Data lines ▸
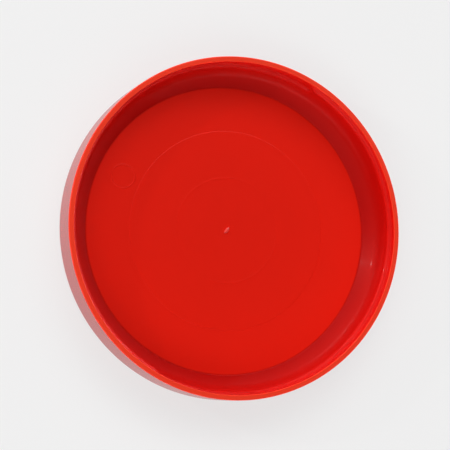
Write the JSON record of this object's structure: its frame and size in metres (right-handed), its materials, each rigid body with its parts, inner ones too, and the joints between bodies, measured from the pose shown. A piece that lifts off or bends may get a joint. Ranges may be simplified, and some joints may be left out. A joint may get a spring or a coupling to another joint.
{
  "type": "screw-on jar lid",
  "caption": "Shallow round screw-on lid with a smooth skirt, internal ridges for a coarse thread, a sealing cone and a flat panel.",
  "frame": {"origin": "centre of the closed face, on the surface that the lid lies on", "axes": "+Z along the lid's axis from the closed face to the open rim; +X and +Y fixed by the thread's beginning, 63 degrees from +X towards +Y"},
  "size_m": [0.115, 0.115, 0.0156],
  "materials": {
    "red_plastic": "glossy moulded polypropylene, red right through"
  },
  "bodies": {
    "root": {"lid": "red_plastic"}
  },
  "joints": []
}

Exercise description ▸ Extract the data in full. Keep it word for word.

Correct answer ▸
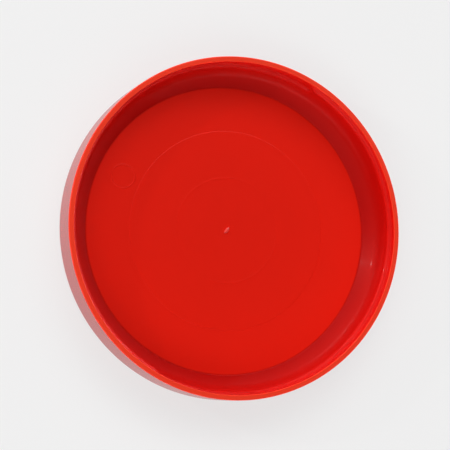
Write the JSON record of this object's structure: its frame and size in metres (right-handed), its materials, each rigid body with its parts, inner ones too, and the joints between bodies, measured from the pose shown. A piece that lifts off or bends may get a joint. Ranges may be simplified, and some joints may be left out. A joint may get a spring or a coupling to another joint.
{
  "type": "screw-on jar lid",
  "caption": "Shallow round screw-on lid with a smooth skirt, internal ridges for a coarse thread, a sealing cone and a flat panel.",
  "frame": {"origin": "centre of the closed face, on the surface that the lid lies on", "axes": "+Z along the lid's axis from the closed face to the open rim; +X and +Y fixed by the thread's beginning, 63 degrees from +X towards +Y"},
  "size_m": [0.115, 0.115, 0.0156],
  "materials": {
    "red_plastic": "glossy moulded polypropylene, red right through"
  },
  "bodies": {
    "root": {"lid": "red_plastic"}
  },
  "joints": []
}